Introduction to the Cube5000
– Self Motivated (Solo)

Guide5000
– Self Motivated and Guided motivation (Solo & Duo)

HopScotch5000
– Self Motivated floor work

Remix5000
– We play with a mixture of all three

Structure5000
– We build a little world of movements with material gathered from days prior

Each day begins with a game or a warm up movement task to bring our presence back into the room and to connect with each other. A quick moment to check in with yourself too, but also to have some fun. Following the warm up we will get into the main chunk of the workshop, which we build as a solo or duo, before performing them back to each other and continuing to build. There is an added layer of ‘Framing5000’ which we will find, discover and explore together within the space.

ABOUT ELIJAH

Elijah Kennar, a proud Samoan who also calls Aotearoa home. Elijah is a dancer, choreographer, up and coming photographer, and stunt performer. Introduced to dance through family gatherings, events and ‘Jump Jam’ in primary school. Dance was always around through the festive and mourning seasons.

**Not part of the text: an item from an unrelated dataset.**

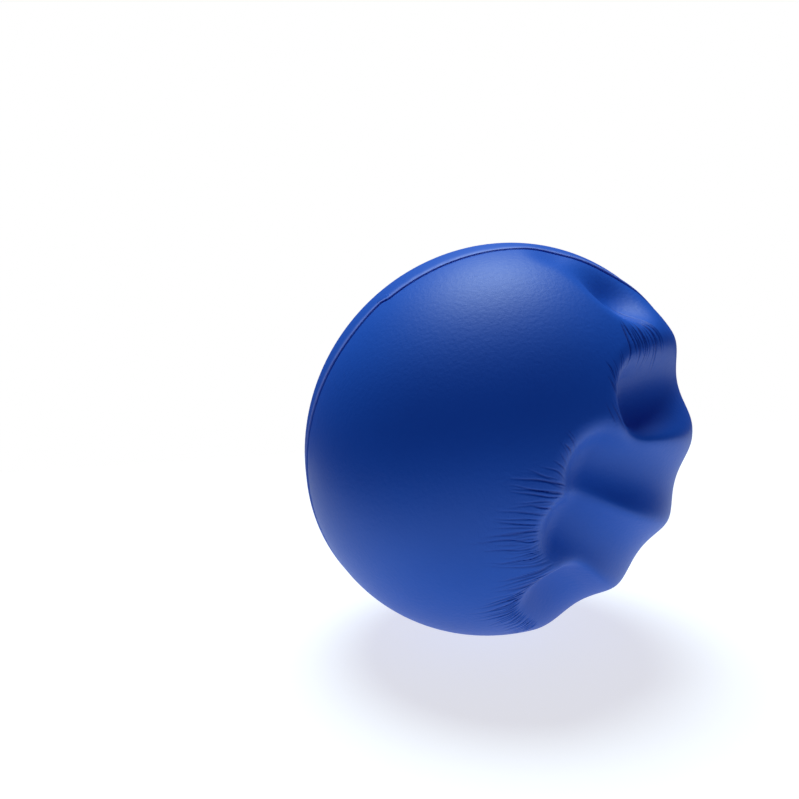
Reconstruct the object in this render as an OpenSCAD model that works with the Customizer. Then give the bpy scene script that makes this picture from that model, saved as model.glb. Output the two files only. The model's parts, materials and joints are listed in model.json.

Elijah is a freelancing graduate from the University of Auckland’s Dance Studies programme. Since graduating he has performed in Aotearoa’s leading dance companies, and collaborated with other amazing freelancers within Aotearoa and abroad. He enjoys both roles as dancer and choreographer. Within both roles he values collaboration as there is a sense of sculpting and ownership of the piece being created together. As choreographer Elijah wishes to create high quality works that are captivating and accessible for art viewers of all experience.

Elijah’s most recent work was Mealofa performed by New Zealand School of Dance students as part of their 2020 graduation season.